Another is in the April/May 1996 issue: “VERY CROOKED AND STEEP, ONE NEXT MILE” reads a road sign plastered running along the margins of a story on Hillary Clinton’s Whitewater controversy. The short version is the Clintons lent an illegal $300K loan for a Belle Reve a la rural Arkansas. “Crooked Hillary” would be Trump’s stock phrase for referencing his sparring partner.
5. GEORGE WAS THE ORIGIN FOR MANY HOUSEHOLD NAMES WHO WERE RELATIVELY UNKNOWN OUTSIDE OF POLITICAL CIRCLES AT THE TIME
George aged well. It’s a mixture of idolization and cynicism against the monarchs of Washington politics still hold to this day. And, if anything, they carry more weight as nothing much has changed, the same names are still floating around at the top.
Kellyanne Conway, now counselor to Trump, was working as a part-time standup comedian and pollster when George asked her to become a contributor. She penned an article titled "Why Female and Generation X Voters Are Ripe Prospects for the GOP: to Young Voters, the Lack of Hope and Optimism Is the Most Glaring Absence in Politics Today.” The future would come to show that Conway was not entirely incorrect in her assertion. In the 2016 Presidential election, 42 percent of 30-44s voted for Trump and 53% of 45-64-year-olds.
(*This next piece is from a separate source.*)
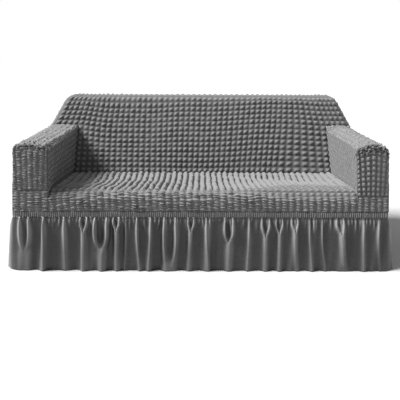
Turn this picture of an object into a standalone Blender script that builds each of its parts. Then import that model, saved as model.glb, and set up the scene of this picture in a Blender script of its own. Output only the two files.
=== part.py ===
"""Fitted stretch slipcover for a sofa: one closed cloth solid for each sewn piece.

Metres. +X is to the right of the front view, +Y to the rear, +Z up. The origin is on the floor
under the middle of the hem. Each solid is a sheet: its outside is built first, from patches that
share their edge points, and its inside is the same surface moved inwards by the cloth's
thickness, so that neighbouring pieces meet in a mitre with a small gap.
"""
import math
import random
from collections import defaultdict, namedtuple

import bpy
import bmesh
import numpy as np

# Sizes of the covered sofa, to the outside of the cloth.
HALF_WIDTH = 0.950          # outside of the arms, at the band
FRONT_Y = -0.440            # seat front and arm fronts
REAR_Y = 0.440              # outside back, at the band
BAND_TOP = 0.305
BAND_BOTTOM = 0.275
ARM_TOP = 0.640
SEAT_FRONT_Z = 0.408        # where the seat rounds over to its front
SEAT_REAR_Z = 0.386         # crease between seat and inside back
CREASE_Y = 0.095
SEAT_ROUND = 0.050
SEAT_SWELL = 0.008          # the deck's middle stands this much proud
BACK_SWELL = 0.010

# The back, as seen from the front: its half width falls from the arm line to a round corner.
JOIN_Z = 0.662              # arm line: the sleeves meet the back here
JOIN_HALF_WIDTH = 0.937
CORNER_Z = 0.790            # the side line ends and the round top corner starts
CORNER_HALF_WIDTH = 0.868
BACK_TOP_Z = 0.838
TOP_HALF_WIDTH = 0.790      # end of the level top edge
INSIDE_TOP = (0.262, 0.811)     # Y and Z of a point on the inside back, near its top
OUTSIDE_TOP = (0.418, 0.811)    # and on the outside back
TOP_ROUND = 0.032           # height of the rounding over the top
SIDE_ROUND = 0.042          # how far the sides of the back round in, across X
SEAM_FOOT_Y = 0.362         # side seam at the band
REAR_CORNER = 0.034         # rounding of the rear corners at the band, across X

ARM_BULGE = 0.007           # the arm fronts stand this much proud of their seams
BULGE_POWER = 0.7           # below 1, the bulge rises quickly at the seams
FILLET = 0.090              # length over which an arm's top climbs to the arm line

# The two arms are not quite alike. Distances from the middle, heights and radii.
Arm = namedtuple("Arm", "name side out_top in_top in_foot seam_z round_out round_in crown rise")
ARMS = (
    Arm("left", -1, 0.934, 0.757, 0.765, 0.415, 0.024, 0.030, 0.004, 0.012),
    Arm("right", 1, 0.936, 0.772, 0.788, 0.387, 0.040, 0.036, 0.012, 0.002),
)

# Cloth.
BUBBLE_CLOTH = 0.003
BAND_CLOTH = 0.004
SKIRT_CLOTH = 0.0016
SEAM_GAP = 0.00022          # each sheet stops this far short of its seam
WELD = 1e-5

TINY = 1e-12                # keeps a division away from zero
STEP_SOFTNESS = 0.22        # nearly flat corners count as flat in an inward step
STEP_LIMIT = 2.2            # an inward step is never longer than this many distances
WELD_SHIFT = 0.137          # keeps round numbers away from the edge of a weld cell

# Mesh steps.
ROUND_STEPS = 4             # even: half of a rounding belongs to each side of a corner
ARM_TOP_STEPS = 4
ARM_SIDE_STEPS = 4
CROWN_STEPS = 3
DECK_STATIONS = (0.17, 0.34, 0.51, 0.67, 0.82, 0.93, 1.0)
MIDDLE_STEPS = 14
UPPER_STEPS = 3
OVER_STEPS = 3

# Band and skirt follow one rounded rectangle.
PLAN_FRONT_RADIUS = 0.016
PLAN_REAR_RADIUS = 0.034
BAND_SWELL = 0.0015
SKIRT_FLARE = 0.018         # the hem stands this much further out than the band
SKIRT_TOP_EASE = 0.0015
BAND_STEP = 0.16            # longest step of the band's columns
SKIRT_LEVELS = (0.0, 0.14, 0.36, 0.66, 1.0)
FOLD_START = 0.40           # share of a fold's depth that it already has at the band
FLANK = 1.1                 # a fold's flank columns stand this many widths from its crest
FULL_VALLEY = 0.045         # a valley wider than this takes two columns
LEAST_STEP = 0.003          # columns stay this far apart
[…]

A study conducted by Monmouth University in March showed that Biden loses by 13 points amongst voters between the ages of 35-54. Conway is still following the predator-meets-pray route to success today.
6. BIPARTISANISM SANS BICKERING
JFK Jr. branded George as a “post-partisan” magazine. Newt Gingrich posing next to a lion co-existed alongside a lengthy interview with a Planned Parenthood executive. Ann Coulter wrote her diatribes alongside Norman Mailer. To George bipartisanism was possible and was a matter of giving editorial space to ideas, which is not, as the mainstream media believes, unequivocal support of them. Reading an article about socialism is not going to make you grow a Che Guevara mustache overnight.